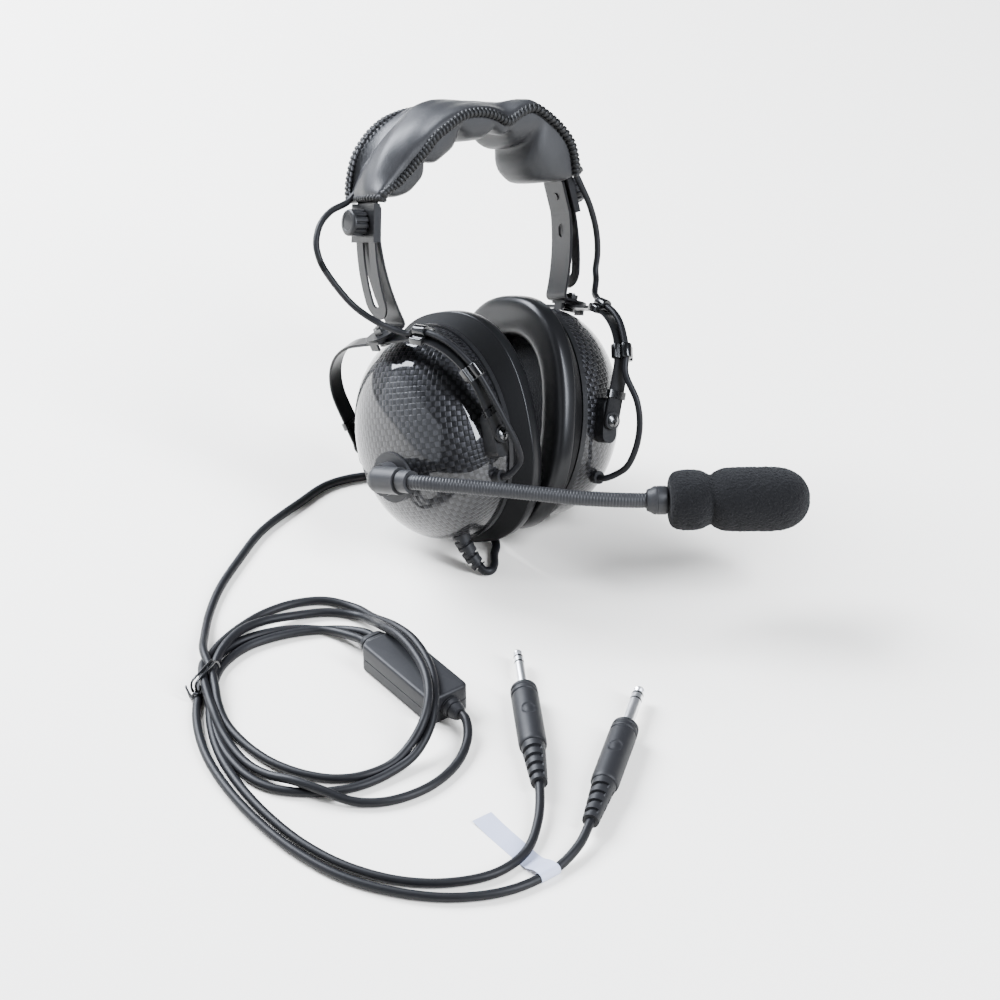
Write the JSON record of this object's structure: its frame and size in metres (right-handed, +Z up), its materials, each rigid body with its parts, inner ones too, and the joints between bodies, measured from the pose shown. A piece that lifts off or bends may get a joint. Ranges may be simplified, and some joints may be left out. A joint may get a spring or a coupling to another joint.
{
  "type": "aviation headset",
  "caption": "Noise-attenuating pilot headset with oval ear cups, laced leather head pad, gooseneck boom microphone and a corded splitter to separate headphone and microphone plugs.",
  "frame": {"origin": "on the surface the headset rests on, below the middle of the headset without its cord", "axes": "+Z up off the surface; the wearer would look along -Y; the microphone cup is at -X"},
  "size_m": [0.3427, 0.3472, 0.2206],
  "materials": {
    "carbon_shell": "black 2 by 2 twill carbon weave under a clear coat",
    "seal_skin": "smooth black polyurethane skin, glossy",
    "cup_foam": "open-cell foam",
    "driver_metal": "satin",
    "pad_leather": "smooth satin black leather with laced edges",
    "black_steel": "satin black powder coat",
    "bright_steel": "zinc plated",
    "screen_foam": "charcoal open-cell foam",
    "boom_black": "satin black",
    "cord_rubber": "satin black",
    "tie_plastic": "black plastic over a wire",
    "plug_metal": "polished brass",
    "pin_ring": "black",
    "tag_white": "white film",
    "gloss_black": "moulded, glossy",
    "black_plastic": "moulded, matte"
  },
  "bodies": {
    "mic_cup": {"mic_dome": "carbon_shell", "mic_baffle": "black_plastic", "mic_ear_seal": "seal_skin", "mic_speaker": "driver_metal", "mic_ear_foam": "cup_foam", "mic_pivot_blocks": "gloss_black", "mic_pivot_screws": "bright_steel", "mic_lead_gland": "cord_rubber", "cord_gland": "cord_rubber", "boom_plate": "boom_black", "main_cord": "cord_rubber", "cord_coil": "cord_rubber", "cord_end": "cord_rubber", "cord_tie": "tie_plastic", "splitter_case": "black_plastic", "splitter_glands": "cord_rubber", "mic_lead": "cord_rubber", "phones_lead": "cord_rubber", "mic_plug_body": "black_plastic", "mic_plug_pin": "plug_metal", "phones_plug_body": "black_plastic", "phones_plug_pin": "plug_metal", "plug_insulators": "pin_ring", "lead_tag": "tag_white"},
    "mic_yoke": {"mic_stirrup": "black_steel", "mic_cable_clips": "gloss_black", "cross_mic_low": "cord_rubber"},
    "mic_arm": {"mic_slider_arm": "black_steel", "mic_limiter": "black_steel", "mic_clamp_plate": "black_steel", "mic_swivel_bolt": "bright_steel", "cross_mic_mid": "cord_rubber"},
    "headband": {"headband_spring": "black_steel", "head_pad_cover": "pad_leather", "head_pad_cushion": "pad_leather", "cross_mic_high": "cord_rubber", "cross_phone_high": "cord_rubber"},
    "phone_arm": {"phone_slider_arm": "black_steel", "phone_limiter": "black_steel", "phone_clamp_plate": "black_steel", "phone_swivel_bolt": "bright_steel", "cross_phone_mid": "cord_rubber"},
    "phone_yoke": {"phone_stirrup": "black_steel", "phone_cable_clips": "gloss_black", "cross_phone_low": "cord_rubber"},
    "phone_cup": {"phone_dome": "carbon_shell", "phone_baffle": "black_plastic", "phone_ear_seal": "seal_skin", "phone_speaker": "driver_metal", "phone_ear_foam": "cup_foam", "phone_pivot_blocks": "gloss_black", "phone_pivot_screws": "bright_steel", "phone_lead_gland": "cord_rubber"},
    "mic_knob": {"mic_knob": "gloss_black"},
    "phone_knob": {"phone_knob": "gloss_black"},
    "boom": {"boom_elbow": "boom_black", "boom_collar": "boom_black", "gooseneck": "boom_black"},
    "mic_head": {"mic_housing": "boom_black", "windscreen": "screen_foam"}
  },
  "joints": [
    {"name": "mic_tilt", "type": "hinge", "parent": "mic_cup", "child": "mic_yoke", "pos_m": [-0.04266, 0.04155, 0.06281], "axis": [0.2048, -0.8789, 0.4308], "range_deg": [-0.3, 10], "deforming": ["cross_mic_low"]},
    {"name": "mic_swivel", "type": "hinge", "parent": "mic_yoke", "child": "mic_arm", "pos_m": [-0.05377, 0.06718, 0.12039], "axis": [-0.1736, 0.4006, 0.8997], "range_deg": [-0.5, 6], "deforming": ["cross_mic_mid"]},
    {"name": "mic_slide", "type": "slide", "parent": "mic_arm", "child": "headband", "axis": [0.3223, 0.385, 0.8648], "range_m": [-0.0005, 0.0115], "deforming": ["cross_mic_high"]},
    {"name": "phone_slide", "type": "slide", "parent": "headband", "child": "phone_arm", "axis": [-0.0209, -0.4066, -0.9133], "range_m": [-0.0005, 0.0115], "deforming": ["cross_phone_high"]},
    {"name": "phone_swivel", "type": "hinge", "parent": "phone_arm", "child": "phone_yoke", "pos_m": [0.06662, 0.05855, 0.101], "axis": [0.5, 0.3522, 0.7912], "range_deg": [-0.5, 12], "deforming": ["cross_phone_mid"]},
    {"name": "phone_tilt", "type": "hinge", "parent": "phone_yoke", "child": "phone_cup", "pos_m": [0.03462, 0.03601, 0.05037], "axis": [0.0302, -0.9201, 0.3905], "range_deg": [-0.3, 10], "deforming": ["cross_phone_low"]},
    {"name": "mic_knob_turn", "type": "hinge", "parent": "mic_arm", "child": "mic_knob", "pos_m": [-0.04523, 0.09038, 0.17249], "axis": [-0.9466, 0.1311, 0.2944], "continuous": true},
    {"name": "phone_knob_turn", "type": "hinge", "parent": "phone_arm", "child": "phone_knob", "pos_m": [0.0781, 0.08153, 0.15262], "axis": [0.9998, -0.0085, -0.0191], "continuous": true},
    {"name": "boom_swivel", "type": "hinge", "parent": "mic_cup", "child": "boom", "pos_m": [-0.07902, 0.03087, 0.05831], "axis": [-0.9686, -0.1185, 0.2185], "range_deg": [-180, 45]},
    {"name": "neck_bend", "type": "hinge", "parent": "boom", "child": "mic_head", "pos_m": [-0.04828, -0.0248, 0.06824], "axis": [-0.141, -0.462, -0.8756], "range_deg": [-30, 35], "deforming": ["gooseneck"]}
  ]
}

▶ _INSTRUCTION_
Set every line of the listing down word for word.

▶ _ANSWER BELOW_
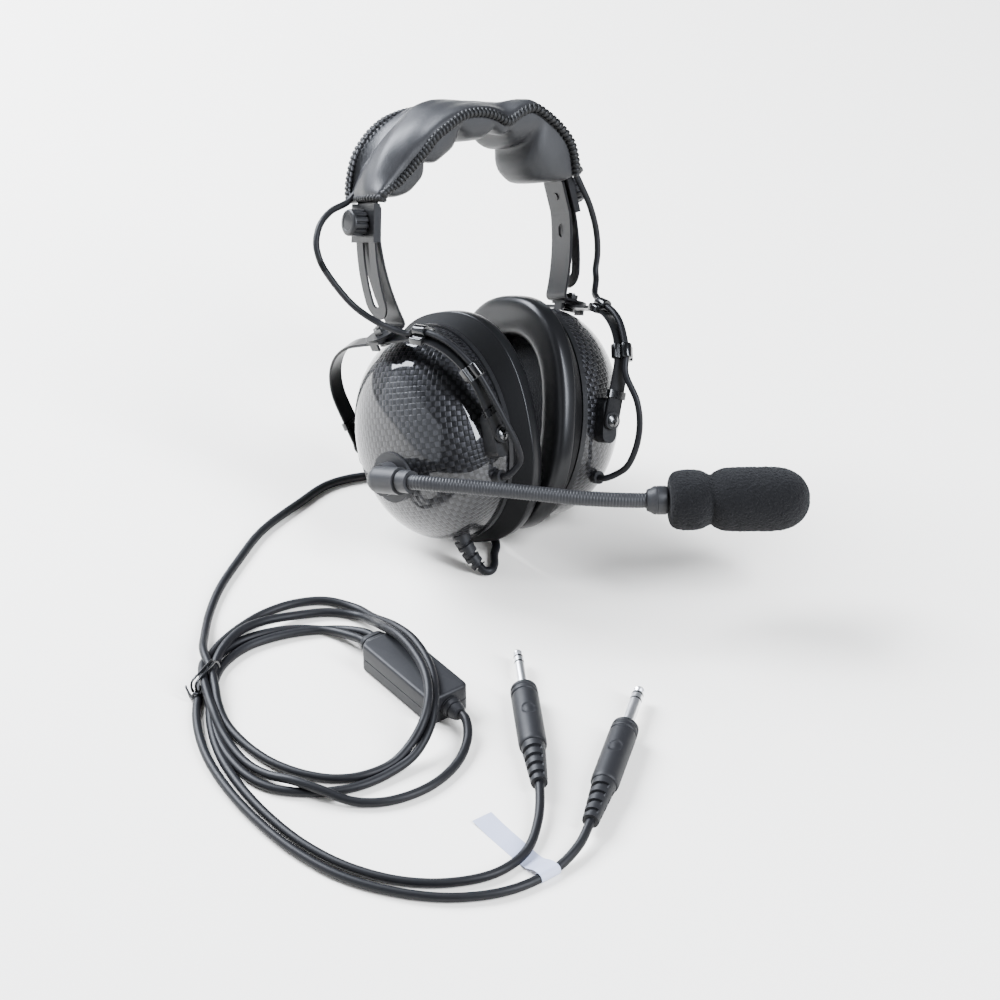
Write the JSON record of this object's structure: its frame and size in metres (right-handed, +Z up), its materials, each rigid body with its parts, inner ones too, and the joints between bodies, measured from the pose shown. A piece that lifts off or bends may get a joint. Ranges may be simplified, and some joints may be left out. A joint may get a spring or a coupling to another joint.
{
  "type": "aviation headset",
  "caption": "Noise-attenuating pilot headset with oval ear cups, laced leather head pad, gooseneck boom microphone and a corded splitter to separate headphone and microphone plugs.",
  "frame": {"origin": "on the surface the headset rests on, below the middle of the headset without its cord", "axes": "+Z up off the surface; the wearer would look along -Y; the microphone cup is at -X"},
  "size_m": [0.3427, 0.3472, 0.2206],
  "materials": {
    "carbon_shell": "black 2 by 2 twill carbon weave under a clear coat",
    "seal_skin": "smooth black polyurethane skin, glossy",
    "cup_foam": "open-cell foam",
    "driver_metal": "satin",
    "pad_leather": "smooth satin black leather with laced edges",
    "black_steel": "satin black powder coat",
    "bright_steel": "zinc plated",
    "screen_foam": "charcoal open-cell foam",
    "boom_black": "satin black",
    "cord_rubber": "satin black",
    "tie_plastic": "black plastic over a wire",
    "plug_metal": "polished brass",
    "pin_ring": "black",
    "tag_white": "white film",
    "gloss_black": "moulded, glossy",
    "black_plastic": "moulded, matte"
  },
  "bodies": {
    "mic_cup": {"mic_dome": "carbon_shell", "mic_baffle": "black_plastic", "mic_ear_seal": "seal_skin", "mic_speaker": "driver_metal", "mic_ear_foam": "cup_foam", "mic_pivot_blocks": "gloss_black", "mic_pivot_screws": "bright_steel", "mic_lead_gland": "cord_rubber", "cord_gland": "cord_rubber", "boom_plate": "boom_black", "main_cord": "cord_rubber", "cord_coil": "cord_rubber", "cord_end": "cord_rubber", "cord_tie": "tie_plastic", "splitter_case": "black_plastic", "splitter_glands": "cord_rubber", "mic_lead": "cord_rubber", "phones_lead": "cord_rubber", "mic_plug_body": "black_plastic", "mic_plug_pin": "plug_metal", "phones_plug_body": "black_plastic", "phones_plug_pin": "plug_metal", "plug_insulators": "pin_ring", "lead_tag": "tag_white"},
    "mic_yoke": {"mic_stirrup": "black_steel", "mic_cable_clips": "gloss_black", "cross_mic_low": "cord_rubber"},
    "mic_arm": {"mic_slider_arm": "black_steel", "mic_limiter": "black_steel", "mic_clamp_plate": "black_steel", "mic_swivel_bolt": "bright_steel", "cross_mic_mid": "cord_rubber"},
    "headband": {"headband_spring": "black_steel", "head_pad_cover": "pad_leather", "head_pad_cushion": "pad_leather", "cross_mic_high": "cord_rubber", "cross_phone_high": "cord_rubber"},
    "phone_arm": {"phone_slider_arm": "black_steel", "phone_limiter": "black_steel", "phone_clamp_plate": "black_steel", "phone_swivel_bolt": "bright_steel", "cross_phone_mid": "cord_rubber"},
    "phone_yoke": {"phone_stirrup": "black_steel", "phone_cable_clips": "gloss_black", "cross_phone_low": "cord_rubber"},
    "phone_cup": {"phone_dome": "carbon_shell", "phone_baffle": "black_plastic", "phone_ear_seal": "seal_skin", "phone_speaker": "driver_metal", "phone_ear_foam": "cup_foam", "phone_pivot_blocks": "gloss_black", "phone_pivot_screws": "bright_steel", "phone_lead_gland": "cord_rubber"},
    "mic_knob": {"mic_knob": "gloss_black"},
    "phone_knob": {"phone_knob": "gloss_black"},
    "boom": {"boom_elbow": "boom_black", "boom_collar": "boom_black", "gooseneck": "boom_black"},
    "mic_head": {"mic_housing": "boom_black", "windscreen": "screen_foam"}
  },
  "joints": [
    {"name": "mic_tilt", "type": "hinge", "parent": "mic_cup", "child": "mic_yoke", "pos_m": [-0.04266, 0.04155, 0.06281], "axis": [0.2048, -0.8789, 0.4308], "range_deg": [-0.3, 10], "deforming": ["cross_mic_low"]},
    {"name": "mic_swivel", "type": "hinge", "parent": "mic_yoke", "child": "mic_arm", "pos_m": [-0.05377, 0.06718, 0.12039], "axis": [-0.1736, 0.4006, 0.8997], "range_deg": [-0.5, 6], "deforming": ["cross_mic_mid"]},
    {"name": "mic_slide", "type": "slide", "parent": "mic_arm", "child": "headband", "axis": [0.3223, 0.385, 0.8648], "range_m": [-0.0005, 0.0115], "deforming": ["cross_mic_high"]},
    {"name": "phone_slide", "type": "slide", "parent": "headband", "child": "phone_arm", "axis": [-0.0209, -0.4066, -0.9133], "range_m": [-0.0005, 0.0115], "deforming": ["cross_phone_high"]},
    {"name": "phone_swivel", "type": "hinge", "parent": "phone_arm", "child": "phone_yoke", "pos_m": [0.06662, 0.05855, 0.101], "axis": [0.5, 0.3522, 0.7912], "range_deg": [-0.5, 12], "deforming": ["cross_phone_mid"]},
    {"name": "phone_tilt", "type": "hinge", "parent": "phone_yoke", "child": "phone_cup", "pos_m": [0.03462, 0.03601, 0.05037], "axis": [0.0302, -0.9201, 0.3905], "range_deg": [-0.3, 10], "deforming": ["cross_phone_low"]},
    {"name": "mic_knob_turn", "type": "hinge", "parent": "mic_arm", "child": "mic_knob", "pos_m": [-0.04523, 0.09038, 0.17249], "axis": [-0.9466, 0.1311, 0.2944], "continuous": true},
    {"name": "phone_knob_turn", "type": "hinge", "parent": "phone_arm", "child": "phone_knob", "pos_m": [0.0781, 0.08153, 0.15262], "axis": [0.9998, -0.0085, -0.0191], "continuous": true},
    {"name": "boom_swivel", "type": "hinge", "parent": "mic_cup", "child": "boom", "pos_m": [-0.07902, 0.03087, 0.05831], "axis": [-0.9686, -0.1185, 0.2185], "range_deg": [-180, 45]},
    {"name": "neck_bend", "type": "hinge", "parent": "boom", "child": "mic_head", "pos_m": [-0.04828, -0.0248, 0.06824], "axis": [-0.141, -0.462, -0.8756], "range_deg": [-30, 35], "deforming": ["gooseneck"]}
  ]
}